Part of a data file
-- BEGIN --

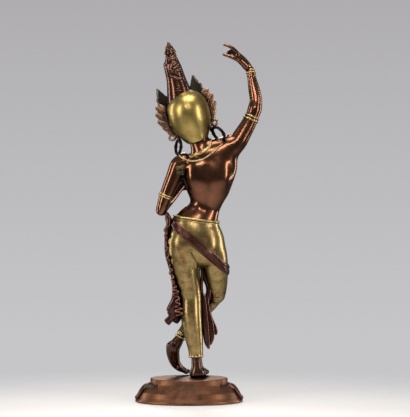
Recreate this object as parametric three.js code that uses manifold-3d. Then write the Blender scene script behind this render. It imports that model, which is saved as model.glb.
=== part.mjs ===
// A standing goddess cast in copper alloy on a lotus pedestal: weight on the left leg, the right leg
// crossed in front of it, the right arm raised over the head and the left hand held at the breast.
// Millimetres, +Z up. The figure faces -Y and its left side is +X. The origin is the middle of the
// pedestal's underside. The figure's own numbers are heights above its soles, and it is lifted onto the
// pedestal whole.

import * as THREE from "three";
import { mergeVertices } from "three/addons/utils/BufferGeometryUtils.js";
import Module from "manifold-3d";

const wasm = await Module();
wasm.setup();

const DEG = Math.PI / 180;
const LEFTWARD = new THREE.Vector3(1, 0, 0);
const BACK = new THREE.Vector3(0, 1, 0);
const UP = new THREE.Vector3(0, 0, 1);

// Pedestal: an oval of lotus petals with a collar on top, and a plain smooth back.
const PEDESTAL = {
  height: 24,
  footHalfWidth: 54,
  depthShare: 0.68, // half depth over half width
  footHeight: 2.6,
  collarHalfWidth: 38.8,
  collarHeight: 6,
  plainHalfAngle: 80 * DEG, // how far the plain back reaches round to each side
  petals: 11,
  petalHalfWidth: 8.4,
  petalThickness: 2.4,
};
const STANDING_GAP = 0.3; // the soles stand just clear of the pedestal's top

// The head's own frame: its middle, and how far it leans to the left shoulder, nods and turns left.
const HEAD = { at: [0.5, -2, 262], lean: 20 * DEG, nod: 4 * DEG, turn: 5 * DEG };

// Every limb is a row of stations: [x, y, z, half width, half depth].
const TORSO = [
  [-6.5, 0.5, 123, 26, 16],
  [-7.2, 1, 135, 28, 18.6], // widest hips
  [-5.8, 1, 146, 26.2, 17.8],
  [-9.6, 0.5, 156.5, 22.4, 14.8], // belt
  [-13.4, 0, 164, 16.8, 12],
  [-15.6, -0.5, 170.5, 15.4, 10.8], // waist
  [-17.6, -0.5, 178.5, 17, 11.8],
  [-18.8, 0, 188, 21.6, 13.6],
  [-19.4, 0.5, 198, 24.8, 14.4], // ribs
  [-19.8, 1, 207, 27.6, 13.8], // armpits
  [-19.4, 1.5, 216, 28, 11.8],
  [-14, 1.5, 223, 19, 9],
];
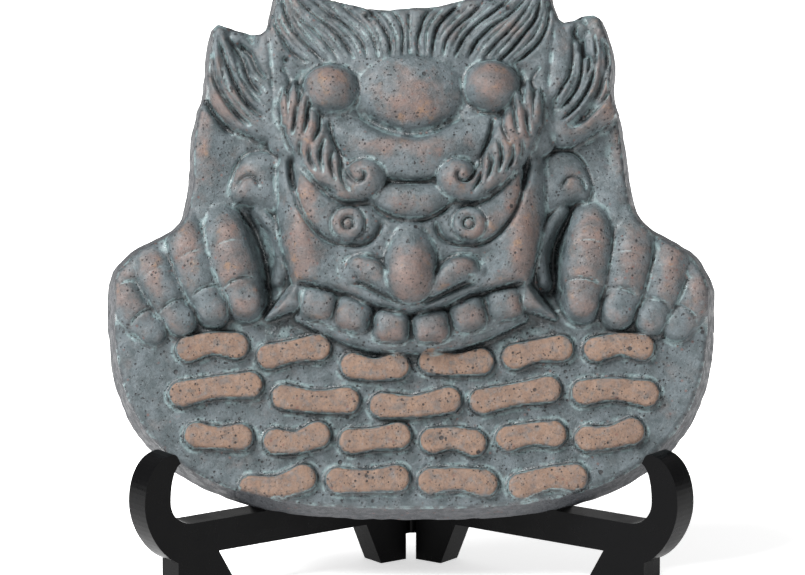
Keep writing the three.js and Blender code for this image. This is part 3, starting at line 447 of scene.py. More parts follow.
# below the jaw the head ends on the upper edge of the board
JAW_EDGE_WIDTH = 2.2
JAW_END = 59
JAW_TOP = 84
jaw = smooth_line(both_halves([(0, 61.7), (14, 63.2), (26, 66.8), (38, 72), (43, 73), (52, 70.3),
                               (JAW_END, 69.5)]))
above_jaw = V - np.interp(U, jaw[:, 0], jaw[:, 1])
above = np.clip(above_jaw / JAW_EDGE_WIDTH + 0.5, 0, 1)
under_face = (np.abs(U) < JAW_END) & (V < JAW_TOP)
W = np.where(under_face, np.minimum(W, BOARD_THICKNESS) * (1 - above) + W * above, W)

# cheeks, with a hollow beside each wing of the nose
for hand in HANDS:
    swell((hand * 39.8, 99.5), (7, 15), 2.7, hand * 8)
    swell((hand * 25.5, 92.7), (5, 5), -1.4)

# eyes: the ball, the iris with its ring, and the groove of the lower lid
EYE_CENTRE = -0.9
IRIS_RADIUS = 6.2
PUPIL_RADIUS = 2.0
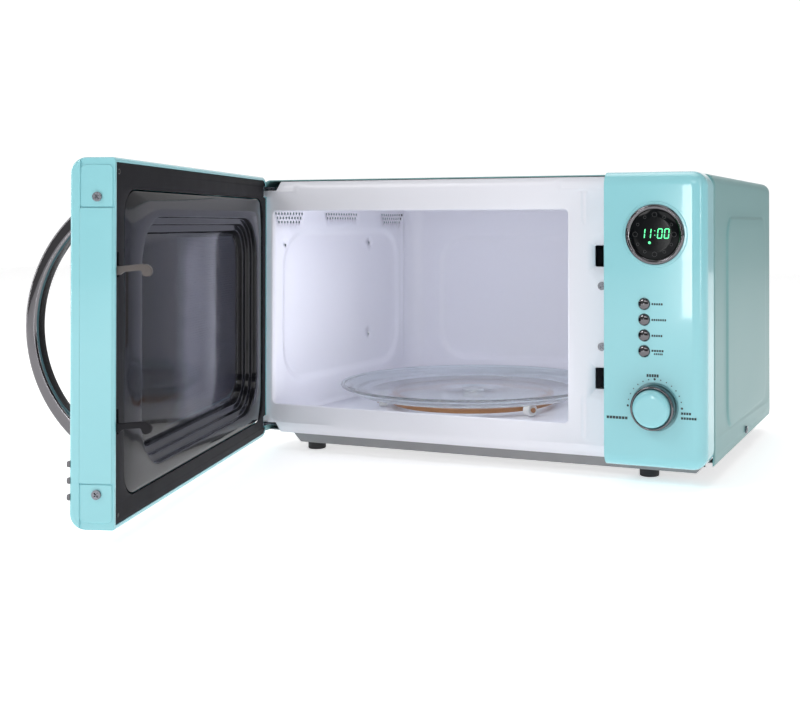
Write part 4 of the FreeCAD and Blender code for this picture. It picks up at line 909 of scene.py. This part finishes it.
def build_rim_marks():
    """Small open ring on the matt rim near the free edge, and a flat black disc for the round drain hole: painted
    shade in place of a cut hole.
    """
    y = span("choke_cover", shut=True)[1].y + 0.03
    turn = [math.radians(a) for a in range(40, 321, 20)]
    count = len(turn)
    points = [(RIM_MARK_X + r * math.cos(a), y, RIM_MARK_Z + r * math.sin(a))
              for r in (1.9, 1.25) for a in turn]
    faces = [(i, i + 1, count + i + 1, count + i) for i in range(count - 1)]
    piece("rim_mark", points, faces, "door", "black_plastic", material=HOOK_BROWN)
    # Flat black disc for the drain hole: painted shade, not a cut hole.
    disc = [(x, y, z) for x, z in circle(RIM_MARK_X, RIM_HOLE_Z, 1.5, 20)]
    piece("rim_hole_painted_shade", disc, [tuple(range(20))], "door", "black_plastic", material=LENS_BLACK)


def build_edge_corners():
    """Moulded end plates in the sunk ends of the free edge, with rounded corners."""
    strip_low, strip_high = span("door_edge_strip", shut=True)
    right = frame_high.x - 1.2
    front, back = FACE + 5.2, DOOR_BACK - 1.6
    for name, outer_z, inner_z, up in (("low", frame_low.z + 5.2, strip_low.z - 1.0, 1),
                                       ("high", frame_high.z - 5.2, strip_high.z + 1.0, -1)):
        ring = [(front, inner_z)]
        for i in range(9):
            a = math.radians(90 * i / 8)
            ring.append((front + 7 - 7 * math.cos(a), outer_z + up * (7 - 7 * math.sin(a))))
        ring += [(back - 2, outer_z), (back, outer_z + up * 2), (back, inner_z)]
        slab(f"edge_corner_{name}", ring, right - 0.3, right + 0.7, 0.25, "door", "aqua_plastic")


def build_hooks():
    """Latch bar with two moulded hooks: a shank that rises slightly and a fat down-turned tip."""
    low, high = span("latch_key", shut=True)
    x = frame_high.x - 5.6
    root, tip = DOOR_BACK - 4, high.y
    bar_top = BASE + 186
    ring = [(low.y, low.z), (root, low.z), (root, bar_top), (low.y, bar_top)]
    slab("latch_bar", ring, x - 3.4, x + 1.8, 0.6, "latch", "black_plastic", replaces=["latch_key"])
    # The upper hook gets the lighter brownish grey, a painted highlight; the lower hook stays black.
    for name, level, material in (("low", HOOKS[0], None), ("high", HOOKS[1], HOOK_BROWN)):
        base = level + 1.6
        top = base + 8.5
        outline = [(root, base + 1.2), (root, top - 1.6), (root + 8, top - 1.2), (tip - 8, top),
                   (tip - 3, top - 0.2), (tip, top - 3.4), (tip - 0.6, base + 1.6), (tip - 3, base),
                   (tip - 6.6, base + 0.6), (tip - 7.4, top - 4.2), (root + 8, top - 5.4),
                   (root + 6, base + 1.2)]
        slab(f"latch_hook_{name}", rounded_loop(outline, 1.6), x - 1.6, x + 1.6, 0.6, "latch",
             "black_plastic", material=material)


# ------------------------------------------------------------ controls

ring_low, ring_high = span("display_ring")
DISPLAY = (ring_low + ring_high) / 2
DISPLAY_R = (ring_high.x - ring_low.x) / 2
cap_low, cap_high = span("knob_cap")
KNOB = (cap_low + cap_high) / 2
SEGMENTS = {"0": "abcdef", "1": "bc"}


def join(parts):
    """One list of vertices and faces from several."""
    points, faces = [], []
    for some_points, some_faces in parts:
        start = len(points)
        points += some_points
        faces += [tuple(start + i for i in f) for f in some_faces]
    return points, faces


def hexagon(x0, z0, x1, z1):
    """Outline of a display segment with pointed ends."""
    if x1 - x0 > z1 - z0:
        h, m = (z1 - z0) / 2, (z0 + z1) / 2
        return [(x0, m), (x0 + h, z0), (x1 - h, z0), (x1, m), (x1 - h, z1), (x0 + h, z1)]
    h, m = (x1 - x0) / 2, (x0 + x1) / 2
    return [(m, z0), (x1, z0 + h), (x1, z1 - h), (m, z1), (x0, z1 - h), (x0, z0 + h)]


DIGIT_WIDTH, DIGIT_HEIGHT, STROKE = 4.3, 8.4, 0.8


def build_display():
    """Domed black lens, bright ring, lit digits and faint dots."""
    r = DISPLAY_R
    inner = r - 4
    bezel = rounded([(r, 3.2), (r, 1.1), (r - 0.9, 0.15), (r - 2.4, 0.0), (inner + 0.4, 1.0),
                     (inner, 1.6), (inner, 3.0)], 0.8, 4)
    turned("display_bezel", bezel, (DISPLAY.x, ring_low.y, DISPLAY.z), "Y", 128, "cabinet", "chrome",
           replaces=["display_ring"], angle=60)
    lens_y = span("display_lens")[0].y
    dome = [(inner - 0.1, 1.4), (inner - 0.1, 0.5), (inner - 0.4, 0.22), (14, 0.1), (8, 0.03), (0, 0.0)]
    turned("display_glass", dome, (DISPLAY.x, lens_y, DISPLAY.z), "Y", 128, "cabinet", "dark_glass",
           material=LENS_BLACK, replaces=["display_lens"], angle=50)
    lit_y, sunk_y = lens_y - 0.05, lens_y + 0.3
    parts = []
    for place, digit in ((-8.3, "1"), (-3.2, "1"), (4.4, "0"), (10.1, "0")):
        w, h, t = DIGIT_WIDTH, DIGIT_HEIGHT, STROKE
        x0, z0 = DISPLAY.x + place - w / 2, DISPLAY.z + 0.8 - h / 2
        x0 -= (w - t) / 2 if digit == "1" else 0
        x1, z1, half = x0 + w, z0 + h, z0 + h / 2
        shapes = {"a": (x0 + 0.4, z1 - t, x1 - 0.4, z1), "b": (x1 - t, half + 0.15, x1, z1 - 0.4),
                  "c": (x1 - t, z0 + 0.4, x1, half - 0.15), "d": (x0 + 0.4, z0, x1 - 0.4, z0 + t),
                  "e": (x0, z0 + 0.4, x0 + t, half - 0.15), "f": (x0, half + 0.15, x0 + t, z1 - 0.4)}
        for name in SEGMENTS[digit]:
            lean = [(x + (z - DISPLAY.z) * 0.10, z) for x, z in hexagon(*shapes[name])]
            parts.append(prism(lean, lit_y, sunk_y))
    for dz in (-1.0, 2.6):
        low = DISPLAY.z + dz
        parts.append(prism(hexagon(DISPLAY.x - 0.2, low, DISPLAY.x + 0.7, low + 0.9), lit_y, sunk_y))
    piece("display_digits", *join(parts), "cabinet", "dark_glass", material=GLOW)
    turned("display_lamp", [(1.1, 0.4), (1.1, 0.02), (0.9, 0.0), (0, 0)],
           (DISPLAY.x - 4.2, lit_y, DISPLAY.z - 6.7), "Y", 20, "cabinet", "dark_glass", material=GLOW)
    dots = []
    for i, (cx, cz) in enumerate(circle(DISPLAY.x, DISPLAY.z, 16.2, 12)):
        size = 2.1 if i % 3 == 0 else 1.3
        ring = circle(cx, cz, size, 18) + circle(cx, cz, size - 0.3, 18)
        dots.append(([(px, lens_y - 0.02, pz) for px, pz in ring], band(0, 18, 18)))
    piece("display_marks", *join(dots), "cabinet", "dark_glass", material=LENS_INK)


def build_knob():
    """Knob: bright stepped collar round a coloured, slightly domed face."""
    low, high = span("knob_collar")
    r = (high.x - low.x) / 2
    front, tall = low.y, high.y - low.y
    collar = rounded([(r, tall), (r, 2.2), (r - 0.5, 0.6), (r - 1.3, 0.0), (r - 2.3, 0.3), (r - 2.75, 1.2),
                      (r - 2.75, tall)], 0.6, 4)
    turned("knob_ring", collar, (KNOB.x, front, KNOB.z), "Y", 128, "knob", "chrome",
           replaces=["knob_collar"], angle=60)
    rc = (cap_high.x - cap_low.x) / 2
    face = rounded([(rc, cap_high.y - cap_low.y), (rc, 5.6), (rc - 0.35, 2.4), (rc - 1.7, 0.75),
                    (rc - 3.6, 0.28), (9.0, 0.06), (0, 0.0)], 1.2, 5)
    turned("knob_face", face, (KNOB.x, cap_low.y, KNOB.z), "Y", 128, "knob", "aqua_plastic",
           replaces=["knob_cap"], angle=60)


def build_buttons():
    """Chrome domes with a fine seam at the foot."""
    for i in (1, 2, 3, 4):
        low, high = span(f"button_{i}")
        x, z = (low.x + high.x) / 2, (low.z + high.z) / 2
        r = 4.7
        dome = [(1.7, high.y - low.y), (1.7, 5.2), (5.6, 5.2), (5.6, 4.9), (r, 4.6), (r, 2.1)]
        for k in range(1, 11):
            a = math.radians(90 * k / 10)
            dome.append((r * math.cos(a), 2.1 * (1 - math.sin(a))))
        turned(f"button_dome_{i}", dome, (x, low.y, z), "Y", 64, f"button_{i}", "chrome",
               replaces=[f"button_{i}"], angle=50)


def words(x, z, count, letter, height):
    """A row of thin printed bars that stands for a word."""
    bars = []
    for i in range(count):
        left, low = x + (letter + 0.45) * i, z - height / 2
        ring = [(left, low), (left + letter, low), (left + letter, low + height), (left, low + height)]
        bars.append(prism(ring, FACE - 0.03, FACE + 0.02))
    return bars


def build_prints():
    """Dots of the dial and plain bars beside the controls, in place of lettering."""
    dots = []
    for i in range(15):
        a = math.radians(180 * i / 14)
        size = 0.95 if i in (0, 7, 14) else 0.5
        ring = circle(KNOB.x + 22.6 * math.cos(a), KNOB.z + 22.6 * math.sin(a), size, 14)
        dots.append(([(px, FACE - 0.04, pz) for px, pz in ring], [tuple(range(14))]))
    piece("dial_dots", *join(dots), "cabinet", "aqua_plastic", material=DIAL_INK)
    rows = []
    for i, count, length, lift in ((1, 5, 9.3, 0), (2, 7, 12.2, 0), (3, 5, 9.0, 0), (4, 5, 10.0, 0.6)):
        low, high = span(f"button_{i}")
        middle = (low.z + high.z) / 2
        rows += words(175.4, middle + lift, count, (length - 0.45 * (count - 1)) / count, 1.7)
    rows += words(177.4, middle - 2.0, 5, 1.1, 1.5)
    for dx, dz, count, letter, height in ((-6.7, 25.4, 5, 1.64, 2.4), (-40.8, -10.4, 7, 2.17, 2.2),
                                          (21.8, -4.0, 4, 1.7, 1.9), (21.8, -7.9, 6, 1.72, 1.9)):
        rows += words(KNOB.x + dx, KNOB.z + dz, count, letter, height)
    piece("panel_marks", *join(rows), "cabinet", "aqua_plastic", material=DIAL_INK)


def build_seams():
    """Seam clip below the panel's right edge, black so that it also paints the thin shadow line there, and two low
    bumps under the base pan.
    """
    low, high = span("control_panel")
    clip = rounded([(2.2, 0.0), (2.2, 0.7), (0.0, 0.9)], 0.3)
    # Black clip: painted shadow for the thin dark line under the panel's side.
    turned("seam_clip_painted_shadow", clip, (high.x - 9, FRONT - 1.2, low.z - 0.8), "Z", 20, "cabinet", "black_plastic")
    bump = [(3.2, 0.0), (2.6, -1.0), (1.2, -1.5), (0, -1.6)]
    for side, x in (("left", -70), ("right", 60)):
        turned(f"pan_bump_{side}", bump, (x, FRONT + 13, BASE), "Z", 24, "cabinet", "grey_steel")


for build in (build_wrap, build_front_plate, build_cavity, build_tray, build_wheels,
              build_door_inside, build_screen, build_window, build_handle, build_rim_marks,
              build_edge_corners, build_hooks, build_display, build_knob, build_buttons,
              build_prints, build_seams):
    build()

# ------------------------------------------------------------ carried-over CAD nodes

SLOT_OF = {part["node"]: part["material_slot"] for part in frame["record"]["subparts"]}
for node, obj in NODES.items():
    slot = SLOT_OF[node]
    obj.data.materials.clear()
    obj.data.materials.append(CARRIED.get(slot, MATERIALS[slot]))

# ------------------------------------------------------------ floor, lights and camera


def build_floor():
    """Pale floor far larger than the object."""
    reach = (-4000, -2000, 0, 2000, 4000)
    points = [(x, y, 0) for x in reach for y in reach]
    n = len(reach)
    faces = [(i * n + k, (i + 1) * n + k, (i + 1) * n + k + 1, i * n + k + 1)
             for i in range(n - 1) for k in range(n - 1)]
    mesh = bpy.data.meshes.new("floor")
    mesh.from_pydata([Vector(p) * MM for p in points], [], faces)
    mesh.materials.append(finish("floor_paper", (0.92, 0.92, 0.92), 0.75, vary=0.005, grain=60, bump=0.01,
                                 Emission_Color=(1, 1, 1, 1), Emission_Strength=0.55))
    floor = bpy.data.objects.new("floor", mesh)
    SCENE.objects.link(floor)


def soft_light(name, place, aim, size, power, colour=(1, 1, 1), hidden=False):
    """Rectangular area light; a hidden one isn't seen by the camera or in reflections."""
    data = bpy.data.lights.new(name, "AREA")
    data.shape = "RECTANGLE"
    data.size, data.size_y = size
    data.energy = power
    data.color = colour
    light = bpy.data.objects.new(name, data)
    light.location = place
    light.rotation_euler = (Vector(aim) - Vector(place)).to_track_quat("-Z", "Y").to_euler()
    light.visible_camera = False
    light.visible_glossy = not hidden
    SCENE.objects.link(light)


def build_world():
    """Studio surroundings: white overhead and behind the object, greyer in front and to the right."""
    world = bpy.data.worlds.new("studio")
    bpy.context.scene.world = world
    world.use_nodes = True
    nodes, links = world.node_tree.nodes, world.node_tree.links
    direction = nodes.new("ShaderNodeSeparateXYZ")
    links.new(nodes.new("ShaderNodeTexCoord").outputs["Generated"], direction.inputs["Vector"])
    strength = nodes.new("ShaderNodeMath")
    strength.operation = "MULTIPLY"
    for i, (axis, limits) in enumerate((("Y", (-0.25, 0.6, 0.28, 1.05)), ("X", (-0.12, 0.14, 1.0, 0.35)))):
        ramp = nodes.new("ShaderNodeMapRange")
        ramp.interpolation_type = "SMOOTHSTEP"
        links.new(direction.outputs[axis], ramp.inputs["Value"])
        for key, value in zip(RAMP, limits):
            ramp.inputs[key].default_value = value
        links.new(ramp.outputs["Result"], strength.inputs[i])
    background = nodes["Background"]
    links.new(strength.outputs["Value"], background.inputs["Strength"])
    background.inputs["Color"].default_value = (1, 1, 1, 1)


def build_camera():
    """Nearly level camera to the right of the front, with its frame shifted down and left."""
    data = bpy.data.cameras.new("camera")
    data.lens = 52.17
    data.sensor_width = 36
    data.shift_x = -0.1275
    data.shift_y = -0.1775
    data.clip_end = 50
    camera = bpy.data.objects.new("camera", data)
    camera.location = (0.4155, -1.1021, 0.2169)
    camera.rotation_euler = (math.radians(90.51), 0, math.radians(21.89))
    SCENE.objects.link(camera)
    bpy.context.scene.camera = camera


build_floor()
build_world()
bpy.context.scene.view_settings.view_transform = "Standard"
soft_light("key_left", (-1.3, -1.9, 1.9), (0, -0.1, 0.12), (0.9, 0.9), 16)
soft_light("front_high", (0.6, -2.4, 1.5), (0, 0, 0.12), (1.6, 0.9), 9)
soft_light("fill_right", (2.0, -1.2, 1.3), (0.1, 0, 0.12), (0.9, 1.5), 5)
soft_light("overhead", (0.1, 0.2, 2.3), (0, 0, 0.1), (1.8, 1.4), 14)
soft_light("window_strip", (-0.183, -1.9, 0.155), (-0.183, 0, 0.155), (0.03, 0.31), 0.5)
soft_light("side_strip", (1.9, -1.15, 0.25), (0.2, -0.2, 0.2), (0.08, 0.8), 2.5)
soft_light("handle_strip", (-1.7, -1.0, 0.55), (-0.3, -0.4, 0.15), (0.12, 1.1), 5)
soft_light("cavity_fill", (-0.057, -0.15, 0.14), (-0.057, 0.1, 0.13), (0.28, 0.16), 0.17,
           (0.89, 0.91, 1.0), hidden=True)
build_camera()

-- END --

Brief: Read through the entries and copy each line in which "this" appears.

Complete answer:
Recreate this object as parametric three.js code that uses manifold-3d. Then write the Blender scene script behind this render. It imports that model, which is saved as model.glb.
Keep writing the three.js and Blender code for this image. This is part 3, starting at line 447 of scene.py. More parts follow.
Write part 4 of the FreeCAD and Blender code for this picture. It picks up at line 909 of scene.py. This part finishes it.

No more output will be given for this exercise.